Quando criei coragem e saí do quarto, vi uma espécie de sala de jantar bukowskiana onde cerca de uma dúzia de rockeiros, incluindo uma garota que conhecia do centro da cidade, estavam compartilhando um almoço com a gana de uma família de hienas.  Antes de eu chegar a mesa, me colocam nas mãos um copo de cachaça.  Pensei imediatamente:
- Lar, doce lar.
Um tempo atrás a vodka Katiuscha teve alguns lotes apreendidos por estarem adulteradas com ethanol.  Por azar do destino cheguei a beber uma dessas garrafas.  No dia seguinte meu vômito saia verde de dentro de mim a cada meia hora.  A sensação era tão ruim que pensei seriamente em morte.

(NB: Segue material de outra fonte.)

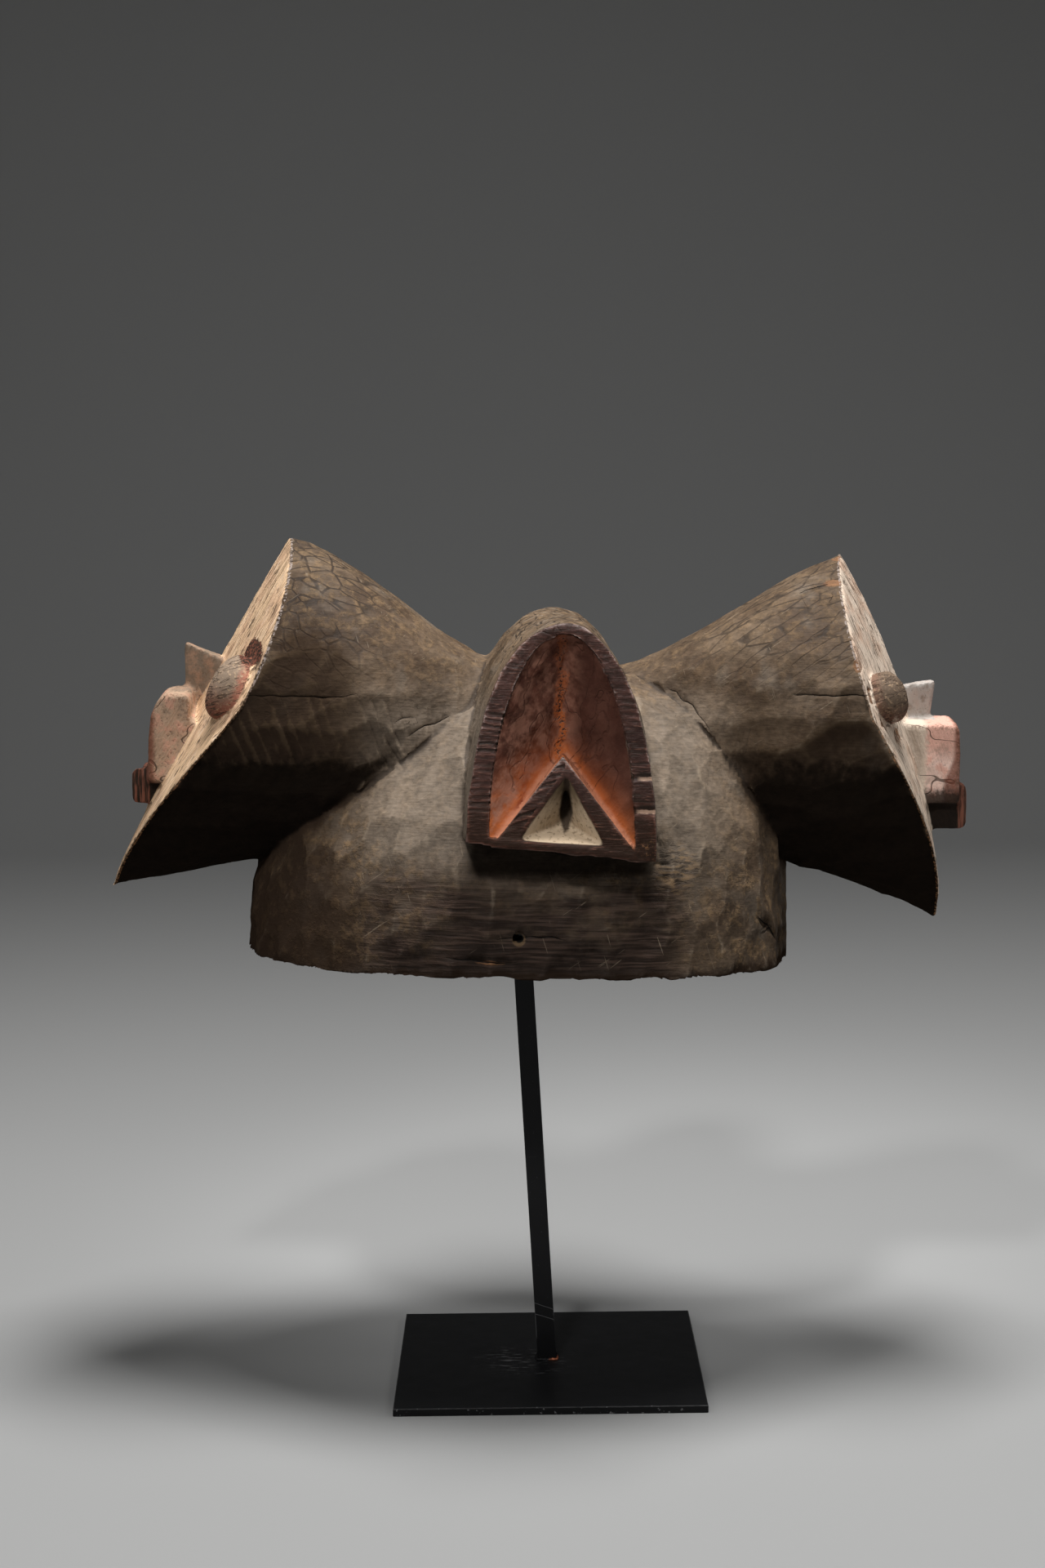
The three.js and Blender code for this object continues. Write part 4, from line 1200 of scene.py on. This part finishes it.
# The carving's materials: name and layer on the wood; a mark, its sign and a limit that choose the faces
AREAS = (
    ("carved_wood", None, None, None, None),
    ("hollow_wood", hollow_wood, "hollow", 1, 0.3),
    ("painted_ear", ear_paint, "ear_depth", -1, -52.0),
    ("painted_face", face_paint, "proud", 1, -7.0),
)


def carving_materials(paint):
    """The same wood in each area, with that area's own layer on it."""
    materials = []
    for name, layer, *_ in AREAS:
        finish = Finish(name)
        coat = smoked_wood(finish, paint)
        materials.append(finish.close(layer(finish, paint, coat) if layer else coat))
    return materials


def sort_faces(mesh):
    """Gives each face the number of the material whose layer it needs."""
    corners = np.empty(len(mesh.loops), np.int32)
    mesh.loops.foreach_get("vertex_index", corners)
    starts = np.empty(len(mesh.polygons), np.int32)
    mesh.polygons.foreach_get("loop_start", starts)
    values = np.empty(len(mesh.vertices), np.float32)
    slots = np.zeros(len(starts), np.int32)
    for number, (_, layer, mark, sign, limit) in enumerate(AREAS):
        if layer:
            mesh.attributes[mark].data.foreach_get("value", values)
            slots[np.maximum.reduceat(sign * values[corners], starts) > limit] = number
    mesh.polygons.foreach_set("material_index", slots)


def steel_coat(finish, paint):
    """Satin black, with dust specks and faint rubbed lines."""
    broad = finish.noise(12.0, 3.0)
    speck = finish.noise(0.8, 1.0, offset=11.0)
    rub = finish.noise(0.9, 2.0, stretch=(26.0, 3.0, 3.0), turn=math.radians(8), offset=21.0)
    colour = finish.mix(broad, paint.steel, paint.steel_worn)
    colour = finish.mix(speck.step(0.76, 0.81, 0.0, 0.25), colour, paint.steel_bare)
    colour = finish.mix(rub.step(0.7, 0.78, 0.0, 0.08), colour, paint.steel_bare)
    height = finish.noise(0.5, 2.0, offset=31.0) * 0.03 + broad * 0.05
    return Coat(colour, broad.blend(0.38, 0.55), height, 0.2)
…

Numa outra situação eu estava na companhia de meu amigo Augusto Wallace (vulgo Sibi) e um outro conhecido como Pépe.  A madrugada já estava alta, não havia mais bares abertos, não tínhamos mais dinheiro, a bebida tinha acabado, mas a vontade de beber não.  Não havia mais o que fazer.  Estávamos praticamente conformados escutando um velho aparelho com fitas k7 na garagem da casa do pai de Pépe.  Quando eu olhei para o fusquinha, tive a macabra idéia.  Pépe topou, então não tivemos dúvidas.  Com uma mangueira velha e uma garrafa vazia, tiramos um pouco de gasolina do tanque daquele meio de transporte que alguns chamam de carro.  Foi nossa salvação.  O primeiro gole queimava tanto que deixava-nos sem respirar por um tempo, mas depois que acostumamos, a gasolina descia maravilhosamente pela garganta.
Provavelmente que há outras experiências marcantes.  Caso as lembre, postarei na devida oportunidade.